Com pés apostos no Reino Unido, a trupe transcendental do Spiritualized convoca os espíritos galáticos de Major Tom e Carl Sagan e embarca conosco numa viagem cósmica. No filme de hoje da Sessão da Tarde, a atração é o terceiro disco dos britânicos: Ladies and Gentlemen, We Are Floating In Space. Uma visita ao espaço, mas sem tirar os pés do chão.
Lançado em 1998, o disco foge da aura millenial criada em torno da maioria das bandas britânicas do fim do século passado e busca sua própria identidade em sonoridades etéreas, porém grandiosas. Diferente dos ditos veteranos do space rock e até mesmo dos shoegazers, de objetivos sonoros semelhantes, o Spiritualized preenche suas lacunas com grandes orquestrações e corais, e atinge performances que não se assemelham a nada já feito em ambos os gêneros.
O resultado é um tom épico, pra não dizer cinematográfico. Broken Heart, nona faixa do disco, por exemplo, poderia facilmente servir de soundtrack para o momento mais dramático de Interestelar. Cool Waves faz o caminho oposto, e traz consigo uma aura de final otimista típica de grandes blockbusters. A carga emocional contida em ambas canções permite que a imaginação trabalhe além do que é sonoro, criando imagens na nossa cabeça que ajudam a absorver a música de outras formas.
Tudo isso mastigado pela excelente produção e pela conversação impecável das letras com a musicalidade. Apesar de apresentar metáforas cósmicas, o vocalista Jason Pierce aposta num lirismo muito individual e realista. Os versos soam como frases soltas de um astronauta perdido no espaço, sendo o espaço só uma metáfora pra todo o vazio sentimental. E o melhor do disco talvez seja justamente esse link feito entre o vazio espacial e os sentimentos humanos.

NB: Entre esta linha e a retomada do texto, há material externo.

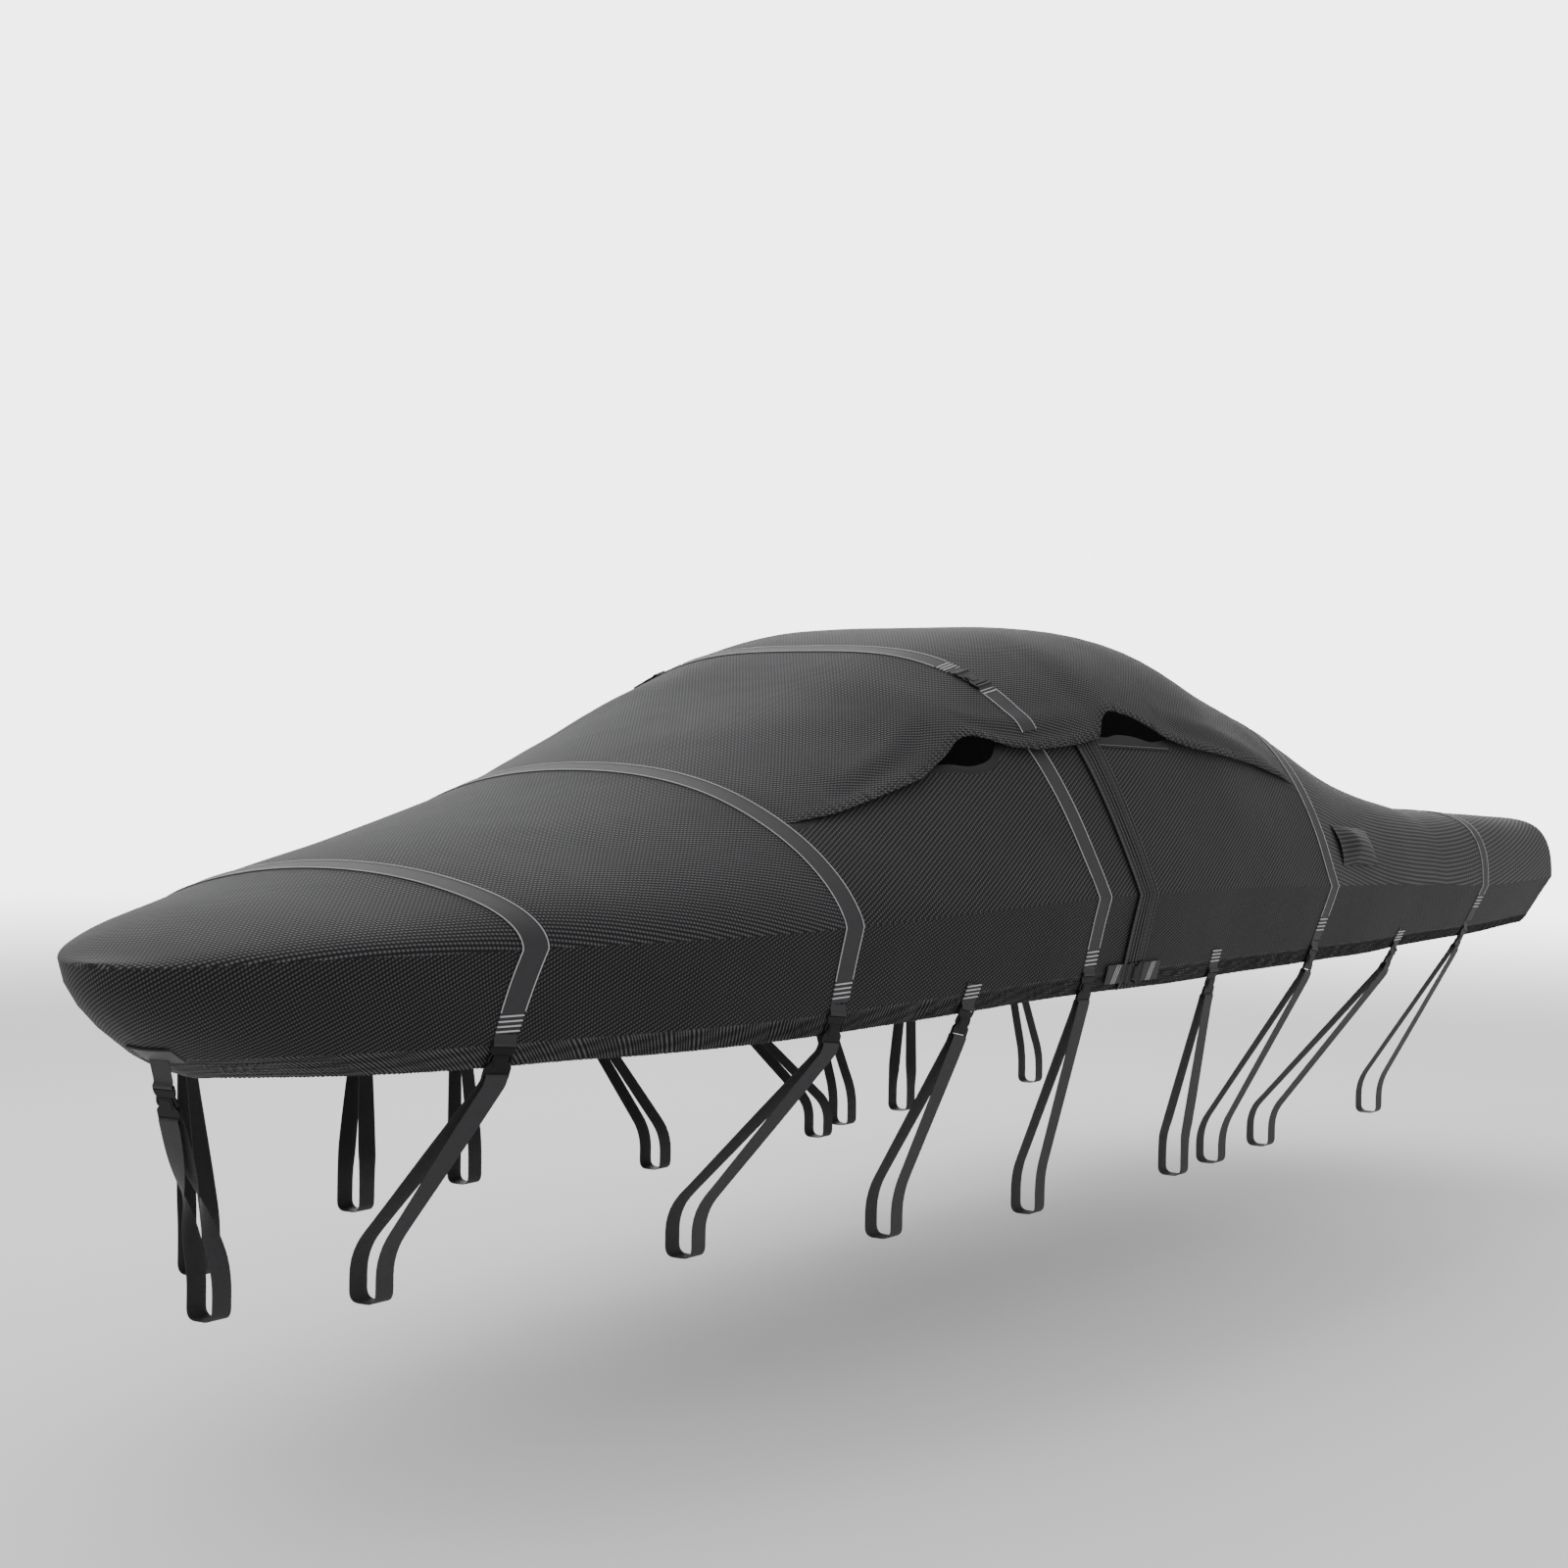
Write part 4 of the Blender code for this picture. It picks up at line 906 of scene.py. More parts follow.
# %% Strips, tubes and bars
def tube(name, route, radius, finish, sides=8):
    """A round tube along a run of points, closed at its ends."""
    route = np.asarray(route)
    along = unit(np.gradient(route, axis=0))
    side = unit(np.cross(along, np.where(np.abs(along[:, 2:]) > 0.9, [[1.0, 0, 0]], [[0, 0, 1.0]])))
    up = np.cross(side, along)
    angle = np.linspace(0, 2 * math.pi, sides, endpoint=False)
    ring = np.cos(angle)[None, :, None] * side[:, None] + np.sin(angle)[None, :, None] * up[:, None]
    points = (route[:, None] + radius * ring).reshape(-1, 3)
    faces = grid_faces(len(route), sides, closed_columns=True)
    faces.append(tuple(range(sides))[::-1])
    faces.append(tuple((len(route) - 1) * sides + k for k in range(sides)))
    far = distances(route[:, None], 0)[:, 0]
    metres = np.stack(np.broadcast_arrays(radius * angle[None, :], far[:, None]), axis=2)
    return add_object(name, points, faces, [finish], metres.reshape(-1, 2))


def joined(name, parts):
    """One object out of several."""
    with bpy.context.temp_override(active_object=parts[0], selected_editable_objects=parts):
        bpy.ops.object.join()
    parts[0].name = name
    return parts[0]


PIPING_RADIUS = 0.0017
BAR_RADIUS = 0.0023
BAR_LIFT = 0.0006
BAR_PITCH = 0.0135
BAR_COUNT = 4
STRIP_EDGES = {"fore": 0, "aft": -1}


def bars(name, routes, radius=BAR_RADIUS):
    made = [tube(f"{name}_{k}", route, radius, PALE_TAPE) for k, route in enumerate(routes)]
    finish_piece(joined(name, made), "webbing")


def bars_on_both_sides(name, routes):
    for word, side in SIDES.items():
        bars(f"{name}_{word}_bars", on_side(routes, side))


def piping(name, route):
    finish_piece(tube(name, route, PIPING_RADIUS, PIPING), "webbing")


def piping_across(name, route):
    """Piping from port to starboard, along a run of points that goes from the centre line to starboard."""
    piping(name, np.concatenate([on_side(route, -1)[::-1][:-1], route]))


# %% [markdown]
# ## Bands across the top
# Each band is a flat strip of webbing that is sewn over a seam or over the cloth, from one skirt to the
# other.  A thin pale piping runs along both of its edges, and four pale bars cross each end above the
# buckle.  Rows of a strip run across its width, so it bends with the cloth below.

# %% Bands
BAND_CELLS = 6
BAND_END = 0.70  # share of the skirt where a band turns into its buckle
BAR_HEIGHTS = {"band_1": 1.221, "band_2": 1.250, "band_4": 1.286, "band_5": 1.319, "band_6": 1.342}
PIPING_ABOVE_BARS = 0.010
STAND = BAND_CLEAR + WEBBING


def strip_grid(stations, shares, lean=0.0):
    """Rows across a strip's width and columns along its run.  Below the crease it leans forward."""
    shares = np.asarray(shares, dtype=float)
    rows = []
    for station in stations:
        top = top_points(station, shares[shares <= 1])
        skirt = [skirt_points(station - lean * (s - 1), [s - 1])[0] for s in shares[shares > 1]]
        rows.append(np.array([*top, *skirt]))
    return np.array(rows)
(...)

Como já citado, Ladies & Gentlemen... é uma viagem ao espaço, mas não tira os pés do chão. É o estímulo do lisérgico e do imaginário abordando sentimentos reais, seus sentidos e suas consequências. O principal tema é o amor; o segundo, a falta dele, e Pierce não poupa mensagens a respeito da ambiguidade presente nesse sentimento tão complexo pro ser humano. O amor, aqui, é uma droga pesada. Não é à toa que o vocalista inicia o disco clamando por um amor que cure suas dores. Não é à toa, também, que a capa do álbum é uma caixa de remédio.
O disco terminou o ano de 1998 em primeiro lugar na maioria das listas de melhores discos do ano e recebendo nota 10 da revista Pitchfork. Assim como aconteceu com todas as bandas de rock alternativo melhores que o Travis, o Spiritualized foi comparado com o Radiohead e o disco chegou a ser considerado um dos sucessores do OK Computer. Besteira desnecessária. Recomendo para quem gosta de shoegaze, Yo La Tengo e soundtracks espaciais.